§ EXERCISE BRIEF: Copy exactly the lines from the start of the data below through the one that carries "tube_top = -250; // [-300:1:-220]", and only those.

[Start of DATASET CONTENT]

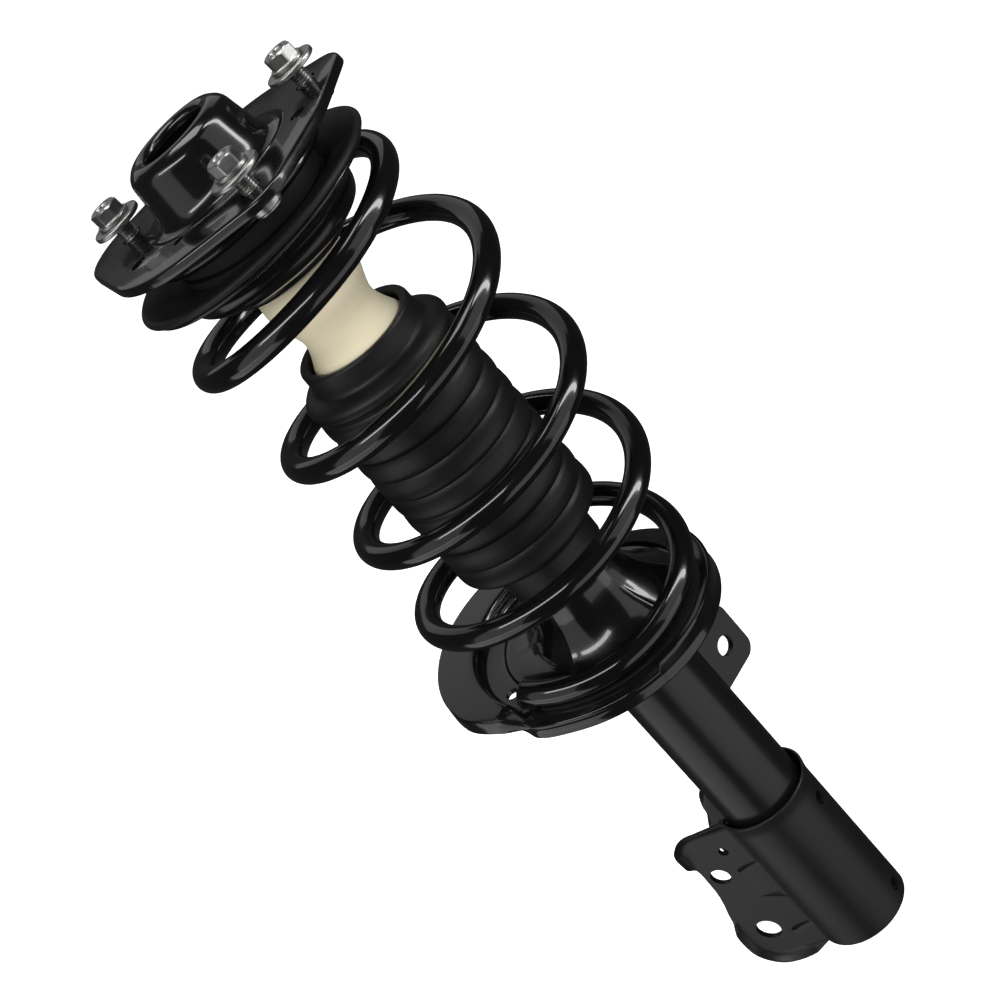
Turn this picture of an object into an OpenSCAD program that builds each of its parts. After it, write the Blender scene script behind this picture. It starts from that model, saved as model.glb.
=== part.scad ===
// Complete front strut: coil spring over damper, three-bolt top mount,
// two-ear knuckle bracket. Millimetres. Z runs up the damper rod, X points
// to the side the knuckle ears are on, origin on the mount's tower face.

/* [Top mount] */
// tilt of the mount plate against the rod, degrees
mount_tilt = 5; // [0:0.5:10]
// radius of the circle the three tower bolts stand on
bolt_circle_r = 64; // [50:1:80]
// angle of the two inboard bolts from the outboard one
bolt_spread = 136; // [110:1:150]
// thickness of the stamped plate
plate_t = 3.2; // [2:0.1:5]
// depth of the plate's turned-down rim
plate_rim = 5.5; // [3:0.5:12]
// height of the dome above the plate
dome_h = 31; // [20:1:45]
// outside radius of the dome at its foot
dome_r = 35; // [28:0.5:45]
// radius of the hole in the dome's top
dome_hole_r = 19; // [12:0.5:24]
// radius of the tower bolts' shanks
bolt_r = 5; // [4:0.5:6]
// gap between the plate and each bolt's washer as delivered
bolt_lift = 9; // [2:0.5:12]

/* [Upper seat and spring] */
// outside radius of the upper spring seat
seat_r = 73.5; // [65:0.5:85]
// radius of the spring wire
wire_r = 7; // [5:0.25:9]
// coil radius to the wire's centre at mid height
coil_r = 73.5; // [60:0.5:85]

/* [Damper] */
// outside radius of the strut tube
tube_r = 25.5; // [22:0.5:30]
// wall of the strut tube
tube_wall = 2.2; // [1.5:0.1:3.5]
// radius of the piston rod
rod_r = 11; // [9:0.5:13]
// bore radius of the pressure tube
bore_r = 16; // [13:0.5:18]
// height of the strut tube's top, from the origin
tube_top = -250; // [-300:1:-220]

/* [Knuckle bracket] */
// distance from the rod's axis to the two knuckle bolt holes
knuckle_x = 50.5; // [40:0.5:70]
// height of the upper knuckle hole
knuckle_z1 = -520; // [-540:1:-500]
// height of the lower knuckle hole
knuckle_z2 = -571.5; // [-600:0.5:-550]
// radius of the upper hole
knuckle_r1 = 6.3; // [5:0.1:9]
// radius of the lower hole
knuckle_r2 = 7.8; // [5:0.1:9]
// clear width between the ears, for the knuckle
clevis_gap = 30; // [20:0.5:40]
// sheet thickness of the bracket
bracket_t = 3.2; // [2:0.1:5]

/* [Lower seat] */
// tilt of the lower spring seat, up on the ears' side, degrees
seat_tilt = 6.5; // [0:0.5:10]
// outside radius of the lower seat's dish
dish_r = 72; // [65:0.5:80]
// height of the dish floor on its own centre
dish_z = -326; // [-340:0.5:-310]

/* [Stabiliser tab] */
// direction of the stabiliser link tab around the tube
tab_angle = -112; // [-180:1:180]
// radius of its hole
tab_hole_r = 6; // [4:0.5:8]

/* [Hidden] */
$fn = 96;
eps = 0.01;
bolt_angles = [0, bolt_spread, -bolt_spread];
lobe_rs = [28, 21, 21];
plate_core_r = 73;
washer_t = 3;
head_h = 9;
nut_h = 10;

// bearing, square to the rod
ball_r = 3;
ball_pitch_r = 37;
ball_z = -26;
ball_count = 24;
race_gap = 0.04;

// lower spring seat, set towards the ears
dish_x = 8;
lobe_x = 22;
lobe_seat_r = 81;
lobe_step = 8;
lobe_from = -68;
lobe_sweep = 128;

tube_in = tube_r - tube_wall;
tube_bottom = -592;
wrap_in = tube_r + 0.05;
wrap_out = tube_r + bracket_t;
ear_in = clevis_gap / 2;
ear_out = ear_in + bracket_t;
bracket_top = -480;
bracket_bottom = -591.5;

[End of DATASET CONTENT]

§ THE ANSWER:
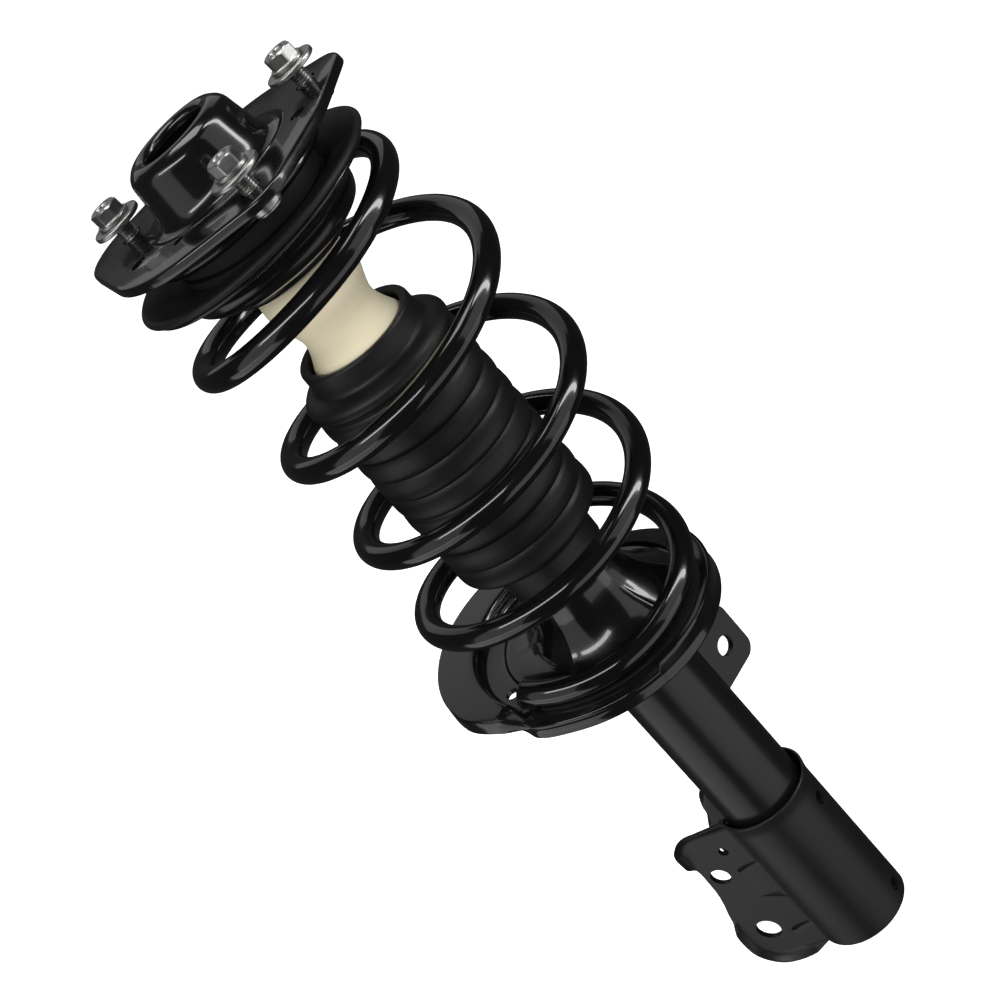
Turn this picture of an object into an OpenSCAD program that builds each of its parts. After it, write the Blender scene script behind this picture. It starts from that model, saved as model.glb.
=== part.scad ===
// Complete front strut: coil spring over damper, three-bolt top mount,
// two-ear knuckle bracket. Millimetres. Z runs up the damper rod, X points
// to the side the knuckle ears are on, origin on the mount's tower face.

/* [Top mount] */
// tilt of the mount plate against the rod, degrees
mount_tilt = 5; // [0:0.5:10]
// radius of the circle the three tower bolts stand on
bolt_circle_r = 64; // [50:1:80]
// angle of the two inboard bolts from the outboard one
bolt_spread = 136; // [110:1:150]
// thickness of the stamped plate
plate_t = 3.2; // [2:0.1:5]
// depth of the plate's turned-down rim
plate_rim = 5.5; // [3:0.5:12]
// height of the dome above the plate
dome_h = 31; // [20:1:45]
// outside radius of the dome at its foot
dome_r = 35; // [28:0.5:45]
// radius of the hole in the dome's top
dome_hole_r = 19; // [12:0.5:24]
// radius of the tower bolts' shanks
bolt_r = 5; // [4:0.5:6]
// gap between the plate and each bolt's washer as delivered
bolt_lift = 9; // [2:0.5:12]

/* [Upper seat and spring] */
// outside radius of the upper spring seat
seat_r = 73.5; // [65:0.5:85]
// radius of the spring wire
wire_r = 7; // [5:0.25:9]
// coil radius to the wire's centre at mid height
coil_r = 73.5; // [60:0.5:85]

/* [Damper] */
// outside radius of the strut tube
tube_r = 25.5; // [22:0.5:30]
// wall of the strut tube
tube_wall = 2.2; // [1.5:0.1:3.5]
// radius of the piston rod
rod_r = 11; // [9:0.5:13]
// bore radius of the pressure tube
bore_r = 16; // [13:0.5:18]
// height of the strut tube's top, from the origin
tube_top = -250; // [-300:1:-220]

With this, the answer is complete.